You cannot have your cake and eat it too. You cannot have Pakistan and the ISI unified and thinking as one mind and beating as one heart, and have a particular state of affairs there, and have India and RAW not even in the same room, but possessed of an agenda that its media follows slavishly.
We can agree on this to this extent and no more: the Indian Prime Minister has been talking about Balochistan and the Baloch, and the media are echoing him, especially the social media, and not in the sequence that you mention. A narrative has been presented; whether it is a false narrative or not is moot, and not even every Pakistani would agree with you. This is very much according to a decision that on the international stage, on international platforms, India should present the iniquity of Pakistani actions on its own citizens, making it clear that she was not coming to a discussion on human rights and criticising another country with clean hands.
That DOES NOT mean that there is an iceberg of covert activity hidden under such acts. It is this that I refuted, and it is this airy surmise that I continue to reject. There is nothing, absolutely nothing to support such a visualisation except your need to prove that there is villainy at work. If you wish to prove it, please use evidence; not the pleasing conclusions of your thought processes.
Are you telling me that the Northern Alliance was linked to Russia?
If I might disentangle this very tangled skein, do I understand that you are saying the following?
- India had gained strategic depth due to its support of the Northern Alliance against the Russians.
- India lost this strategic depth on the advent of the Taliban, after the Russians had been thrown out, and during a period of Pak-American collaboration on building up the Taliban.
- India sought to regain it by promoting the cause of the turned-around Americans and their development of ties with the Northern Alliance against the Taliban.

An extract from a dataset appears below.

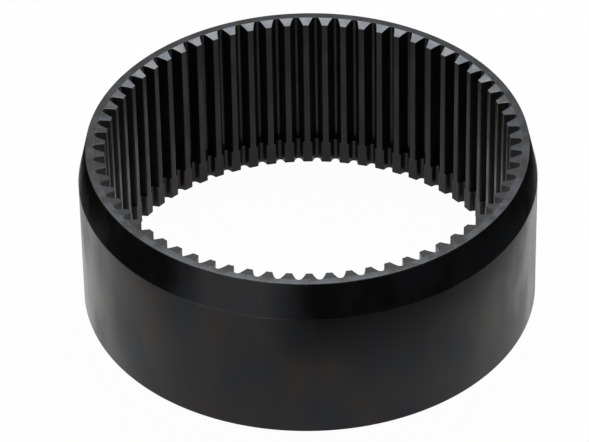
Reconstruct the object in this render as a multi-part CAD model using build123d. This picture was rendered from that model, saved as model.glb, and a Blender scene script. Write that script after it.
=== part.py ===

Ah....so what? We never armed anyone in Afghanistan. Not even in the face of continued and almost desperate arming and supporting violent movements against a legitimate Afghan government. We did so then, under Karzai, and we continue to do so. I don't see what your grounds for resentment are. If you wanted to help Afghanistan and provide electric power, roads and schools and educational establishments and training, nobody stopped you. Why sit and burn with impotent envy at some who are doing the right thing?
What link? We openly supported the anti-Taliban Afghans then, and we openly support them today. We have done everything possible to support pro-democracy anti-communal forces. We did that not by sheltering them in our borderlands, as you did with your own blood-stained band of Afghan terrorists; we did that not by arming them to the teeth; we did that without pumping in money from the sources of finance that supported such terrorists. We did that by building roads, by building power stations and by training.
How do you convert this to a dark and foul story of undercover promotion of terror in Pakistan?
You say the rest is history, and yourself neglect history. India has always had excellent relations with Afghanistan, until the unfortunate coup d'etat of Sardar Daud. India had kept silent during the coup against him, and the subsequent coup bringing the Afghan nation under Soviet Russia, as well as the Soviet incursion, a silence that cost us a huge loss of goodwill among the western powers, especially those that adopted Kissinger's totally cynical manipulation of religion and religious feeling as an instrument of state policy. Once the Taliban were defeated, and there was space for democracy, we extended our support to the Afghans, during a period when a mild, peace-seeking, very transparent and clear Prime Minister and administration.
What exactly do you build out of this?
What is the meaning of your dark and menacing phrases: 'india's role in "political" support of Afghanistan', 'their current government which speaks the same language Indians speak', 'don't say that's also "un-planned strategy', 'It's just for the love of Afghans india's foot print is increasing in Afghanistan and it have no connection with Pakistan'.
This makes no sense whatsoever, except to deranged believers in a mysterious conspiracy that is taking place.
- 'india's (sic) role in "political" support of Afghanistan': Anything wrong with political support of democracy? Or with spending on development? Or with providing training to civilian artisans? If you want to allege that there is military training, or supply of arms, or a military presence even, over and beyond what is seemly for two countries to maintain in each other's territories, please say so.
- 'their current government which speaks the same language Indians speak': Is that where the heart-burn is? All you have to do is to abandon your policy of shelter, arming and funding terrorists opposed to the Afghan government, and go to them, without the ISI being involved, and offering to help them re-build their country. They have made many overtures; all have been rejected by ISI (=Army(=Government of Pakistan)). Why don't you try the natural way, instead of trying to manipulate things to your advantage?
- 'don't say that's also "un-planned strategy': What strategy is needed here? Unlike Pakistan, we are not trying to take over the country, or run its government and decide its policies from behind the throne. It is normal to extend help; it is not normal to seek to overthrow a government using your own submissive faction, while all the time expressing frustration that other, more normal methods are successful.
- 'it's just for the love of Afghans india's (sic) foot print is increasing in Afghanistan and it have no connection with Pakistan': And the problem with that is? Just because you as a nation hate Afghans - people writing in PDF will illustrate that point - and want nothing more and nothing less than for a pro-Pakistani government acting as tools of your deep state doesn't mean that others have to think the same way. Why envy us? And why, when the whole world frowns at your slightly lunatic activity, blame us for the anger that you and your deeds have aroused?
I have tried to show you above why trying to do coercive and manipulative things to a neighbouring state, either to your east or to your west, is unlikely to get you the goodwill of those neighbours. That is simple; the complicated schemes and models of the world's workings that are being presented are of no use.